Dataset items

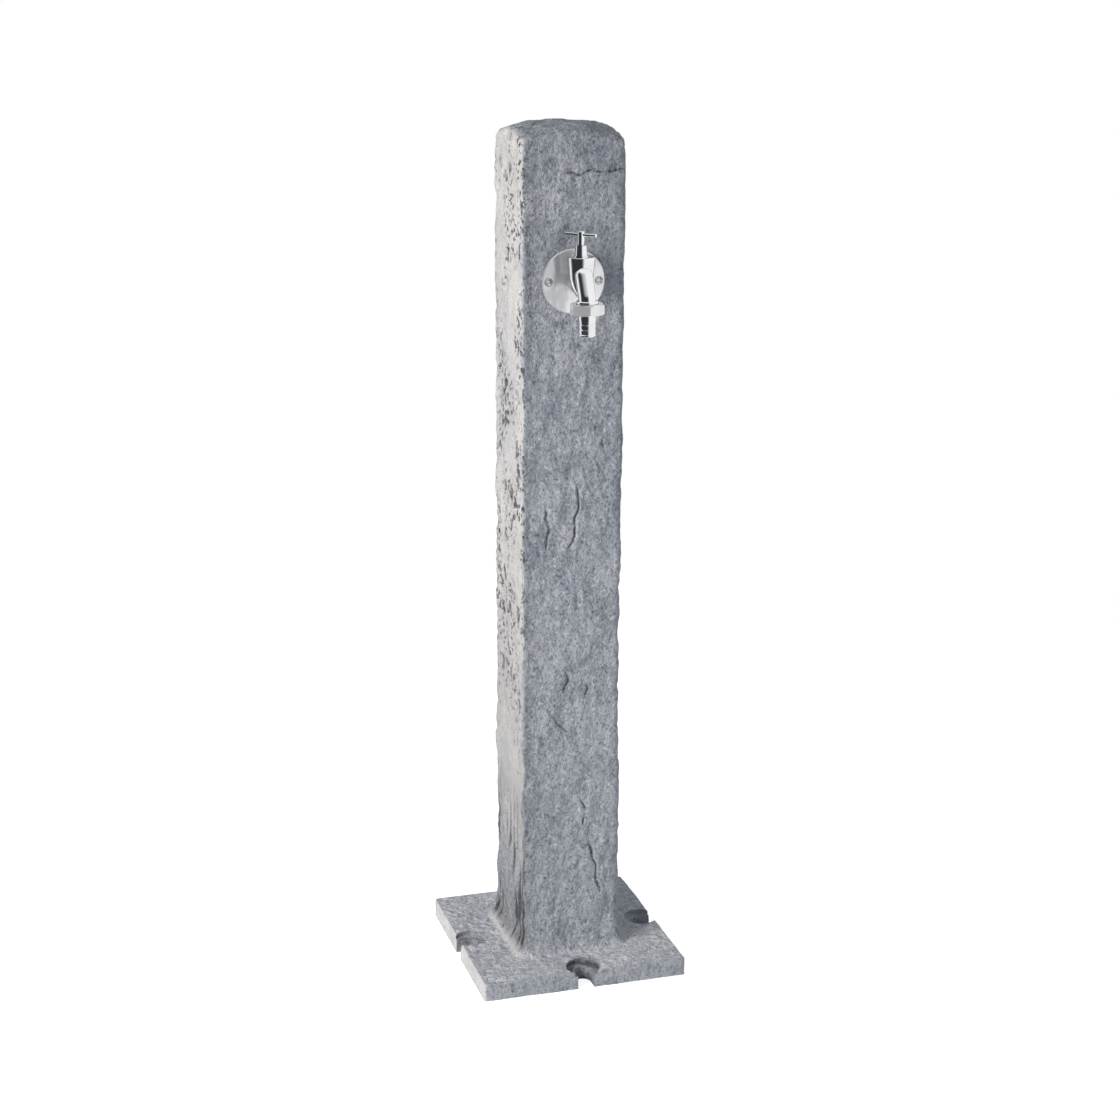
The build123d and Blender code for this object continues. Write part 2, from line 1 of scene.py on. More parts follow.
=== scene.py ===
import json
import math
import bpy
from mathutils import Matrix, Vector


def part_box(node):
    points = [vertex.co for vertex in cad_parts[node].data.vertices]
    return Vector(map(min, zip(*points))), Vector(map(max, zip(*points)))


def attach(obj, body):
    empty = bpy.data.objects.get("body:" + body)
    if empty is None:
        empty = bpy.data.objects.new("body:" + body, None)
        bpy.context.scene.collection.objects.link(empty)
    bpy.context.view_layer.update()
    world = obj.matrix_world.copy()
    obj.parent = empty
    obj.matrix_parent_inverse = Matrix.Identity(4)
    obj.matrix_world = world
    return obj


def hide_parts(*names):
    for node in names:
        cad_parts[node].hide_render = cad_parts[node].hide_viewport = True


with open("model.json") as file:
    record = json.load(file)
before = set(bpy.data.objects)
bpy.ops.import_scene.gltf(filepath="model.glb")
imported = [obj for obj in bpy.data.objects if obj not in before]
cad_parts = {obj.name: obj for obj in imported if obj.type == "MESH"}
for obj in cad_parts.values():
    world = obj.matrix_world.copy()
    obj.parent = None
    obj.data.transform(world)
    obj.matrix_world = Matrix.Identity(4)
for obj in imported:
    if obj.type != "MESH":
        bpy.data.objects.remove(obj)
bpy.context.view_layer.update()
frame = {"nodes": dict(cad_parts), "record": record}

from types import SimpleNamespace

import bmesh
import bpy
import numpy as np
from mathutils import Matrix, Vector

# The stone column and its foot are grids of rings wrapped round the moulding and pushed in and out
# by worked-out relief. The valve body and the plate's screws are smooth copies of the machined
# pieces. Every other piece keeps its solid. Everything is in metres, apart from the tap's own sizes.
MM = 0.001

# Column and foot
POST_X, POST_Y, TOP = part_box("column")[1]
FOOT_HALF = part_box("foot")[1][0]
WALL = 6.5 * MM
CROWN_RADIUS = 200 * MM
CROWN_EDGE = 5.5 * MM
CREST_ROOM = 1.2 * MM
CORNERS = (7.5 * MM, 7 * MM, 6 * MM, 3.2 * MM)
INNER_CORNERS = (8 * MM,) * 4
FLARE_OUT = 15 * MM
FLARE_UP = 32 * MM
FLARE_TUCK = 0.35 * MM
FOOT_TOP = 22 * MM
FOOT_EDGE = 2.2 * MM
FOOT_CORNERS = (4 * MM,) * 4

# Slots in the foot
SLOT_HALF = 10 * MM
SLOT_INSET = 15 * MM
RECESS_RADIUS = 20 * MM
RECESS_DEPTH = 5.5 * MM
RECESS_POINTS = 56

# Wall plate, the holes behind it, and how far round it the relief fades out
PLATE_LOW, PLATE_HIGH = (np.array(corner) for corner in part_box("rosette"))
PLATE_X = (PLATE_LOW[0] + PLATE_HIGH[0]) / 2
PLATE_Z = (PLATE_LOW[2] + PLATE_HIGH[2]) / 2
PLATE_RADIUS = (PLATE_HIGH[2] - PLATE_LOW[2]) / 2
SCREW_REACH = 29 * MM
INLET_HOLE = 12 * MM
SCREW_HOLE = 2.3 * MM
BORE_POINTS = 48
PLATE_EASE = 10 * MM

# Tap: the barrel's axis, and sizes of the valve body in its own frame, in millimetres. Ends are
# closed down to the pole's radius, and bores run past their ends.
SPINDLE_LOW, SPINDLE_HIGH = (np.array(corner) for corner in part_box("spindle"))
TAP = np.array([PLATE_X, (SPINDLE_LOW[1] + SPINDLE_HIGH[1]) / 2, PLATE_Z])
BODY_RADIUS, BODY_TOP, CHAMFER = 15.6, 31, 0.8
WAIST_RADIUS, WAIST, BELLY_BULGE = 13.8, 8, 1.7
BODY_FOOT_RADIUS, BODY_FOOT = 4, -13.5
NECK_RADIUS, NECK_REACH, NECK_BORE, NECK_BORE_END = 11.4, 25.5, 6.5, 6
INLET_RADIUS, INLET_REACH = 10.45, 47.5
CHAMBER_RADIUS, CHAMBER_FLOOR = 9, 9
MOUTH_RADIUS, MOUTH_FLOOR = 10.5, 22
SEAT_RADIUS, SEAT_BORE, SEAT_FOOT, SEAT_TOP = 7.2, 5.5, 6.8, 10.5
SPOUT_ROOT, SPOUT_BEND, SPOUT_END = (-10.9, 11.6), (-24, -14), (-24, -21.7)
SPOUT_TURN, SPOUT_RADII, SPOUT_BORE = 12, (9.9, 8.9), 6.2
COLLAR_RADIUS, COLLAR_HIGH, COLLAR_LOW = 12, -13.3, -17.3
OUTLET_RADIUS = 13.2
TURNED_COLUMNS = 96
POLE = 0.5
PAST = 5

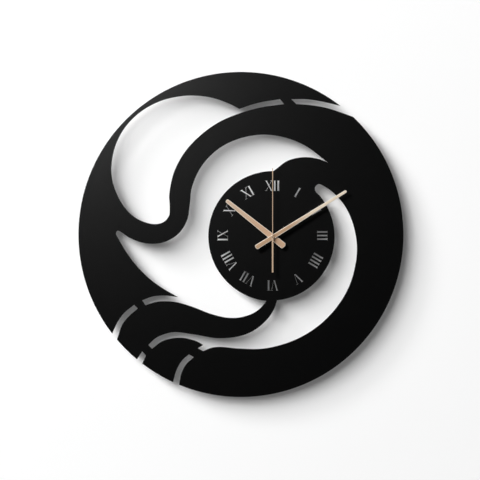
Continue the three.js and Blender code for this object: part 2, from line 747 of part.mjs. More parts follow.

TASK DESCRIPTION: Return the material in full, exactly as shown.

RESPONSE TO THIS EXERCISE:
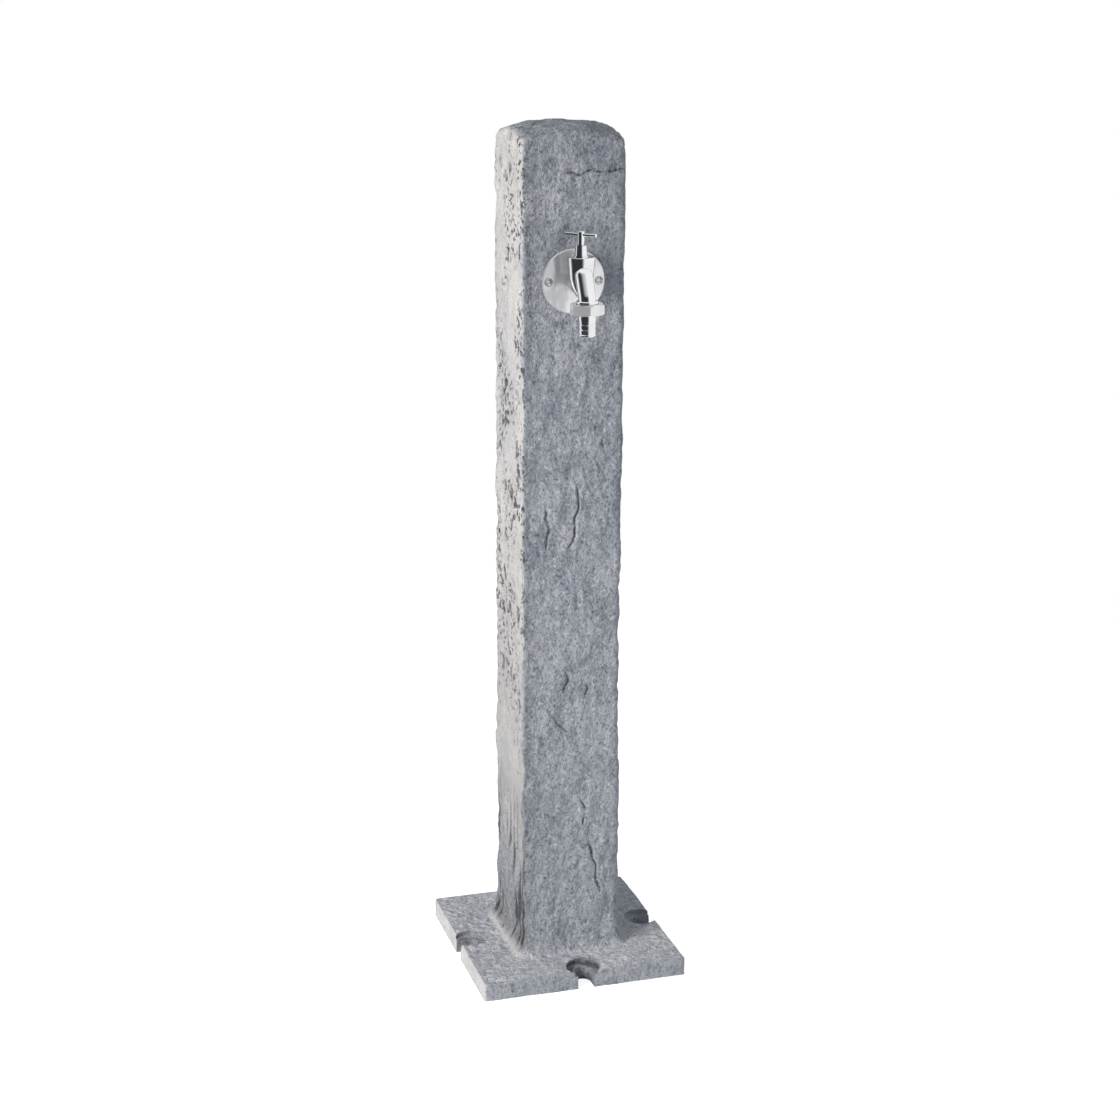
The build123d and Blender code for this object continues. Write part 2, from line 1 of scene.py on. More parts follow.
=== scene.py ===
import json
import math
import bpy
from mathutils import Matrix, Vector


def part_box(node):
    points = [vertex.co for vertex in cad_parts[node].data.vertices]
    return Vector(map(min, zip(*points))), Vector(map(max, zip(*points)))


def attach(obj, body):
    empty = bpy.data.objects.get("body:" + body)
    if empty is None:
        empty = bpy.data.objects.new("body:" + body, None)
        bpy.context.scene.collection.objects.link(empty)
    bpy.context.view_layer.update()
    world = obj.matrix_world.copy()
    obj.parent = empty
    obj.matrix_parent_inverse = Matrix.Identity(4)
    obj.matrix_world = world
    return obj


def hide_parts(*names):
    for node in names:
        cad_parts[node].hide_render = cad_parts[node].hide_viewport = True


with open("model.json") as file:
    record = json.load(file)
before = set(bpy.data.objects)
bpy.ops.import_scene.gltf(filepath="model.glb")
imported = [obj for obj in bpy.data.objects if obj not in before]
cad_parts = {obj.name: obj for obj in imported if obj.type == "MESH"}
for obj in cad_parts.values():
    world = obj.matrix_world.copy()
    obj.parent = None
    obj.data.transform(world)
    obj.matrix_world = Matrix.Identity(4)
for obj in imported:
    if obj.type != "MESH":
        bpy.data.objects.remove(obj)
bpy.context.view_layer.update()
frame = {"nodes": dict(cad_parts), "record": record}

from types import SimpleNamespace

import bmesh
import bpy
import numpy as np
from mathutils import Matrix, Vector

# The stone column and its foot are grids of rings wrapped round the moulding and pushed in and out
# by worked-out relief. The valve body and the plate's screws are smooth copies of the machined
# pieces. Every other piece keeps its solid. Everything is in metres, apart from the tap's own sizes.
MM = 0.001

# Column and foot
POST_X, POST_Y, TOP = part_box("column")[1]
FOOT_HALF = part_box("foot")[1][0]
WALL = 6.5 * MM
CROWN_RADIUS = 200 * MM
CROWN_EDGE = 5.5 * MM
CREST_ROOM = 1.2 * MM
CORNERS = (7.5 * MM, 7 * MM, 6 * MM, 3.2 * MM)
INNER_CORNERS = (8 * MM,) * 4
FLARE_OUT = 15 * MM
FLARE_UP = 32 * MM
FLARE_TUCK = 0.35 * MM
FOOT_TOP = 22 * MM
FOOT_EDGE = 2.2 * MM
FOOT_CORNERS = (4 * MM,) * 4

# Slots in the foot
SLOT_HALF = 10 * MM
SLOT_INSET = 15 * MM
RECESS_RADIUS = 20 * MM
RECESS_DEPTH = 5.5 * MM
RECESS_POINTS = 56

# Wall plate, the holes behind it, and how far round it the relief fades out
PLATE_LOW, PLATE_HIGH = (np.array(corner) for corner in part_box("rosette"))
PLATE_X = (PLATE_LOW[0] + PLATE_HIGH[0]) / 2
PLATE_Z = (PLATE_LOW[2] + PLATE_HIGH[2]) / 2
PLATE_RADIUS = (PLATE_HIGH[2] - PLATE_LOW[2]) / 2
SCREW_REACH = 29 * MM
INLET_HOLE = 12 * MM
SCREW_HOLE = 2.3 * MM
BORE_POINTS = 48
PLATE_EASE = 10 * MM

# Tap: the barrel's axis, and sizes of the valve body in its own frame, in millimetres. Ends are
# closed down to the pole's radius, and bores run past their ends.
SPINDLE_LOW, SPINDLE_HIGH = (np.array(corner) for corner in part_box("spindle"))
TAP = np.array([PLATE_X, (SPINDLE_LOW[1] + SPINDLE_HIGH[1]) / 2, PLATE_Z])
BODY_RADIUS, BODY_TOP, CHAMFER = 15.6, 31, 0.8
WAIST_RADIUS, WAIST, BELLY_BULGE = 13.8, 8, 1.7
BODY_FOOT_RADIUS, BODY_FOOT = 4, -13.5
NECK_RADIUS, NECK_REACH, NECK_BORE, NECK_BORE_END = 11.4, 25.5, 6.5, 6
INLET_RADIUS, INLET_REACH = 10.45, 47.5
CHAMBER_RADIUS, CHAMBER_FLOOR = 9, 9
MOUTH_RADIUS, MOUTH_FLOOR = 10.5, 22
SEAT_RADIUS, SEAT_BORE, SEAT_FOOT, SEAT_TOP = 7.2, 5.5, 6.8, 10.5
SPOUT_ROOT, SPOUT_BEND, SPOUT_END = (-10.9, 11.6), (-24, -14), (-24, -21.7)
SPOUT_TURN, SPOUT_RADII, SPOUT_BORE = 12, (9.9, 8.9), 6.2
COLLAR_RADIUS, COLLAR_HIGH, COLLAR_LOW = 12, -13.3, -17.3
OUTLET_RADIUS = 13.2
TURNED_COLUMNS = 96
POLE = 0.5
PAST = 5

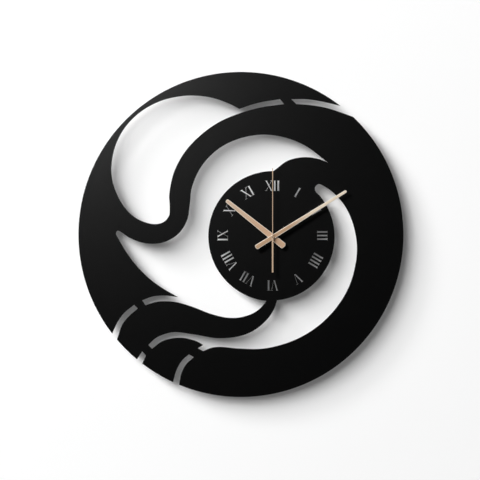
Continue the three.js and Blender code for this object: part 2, from line 747 of part.mjs. More parts follow.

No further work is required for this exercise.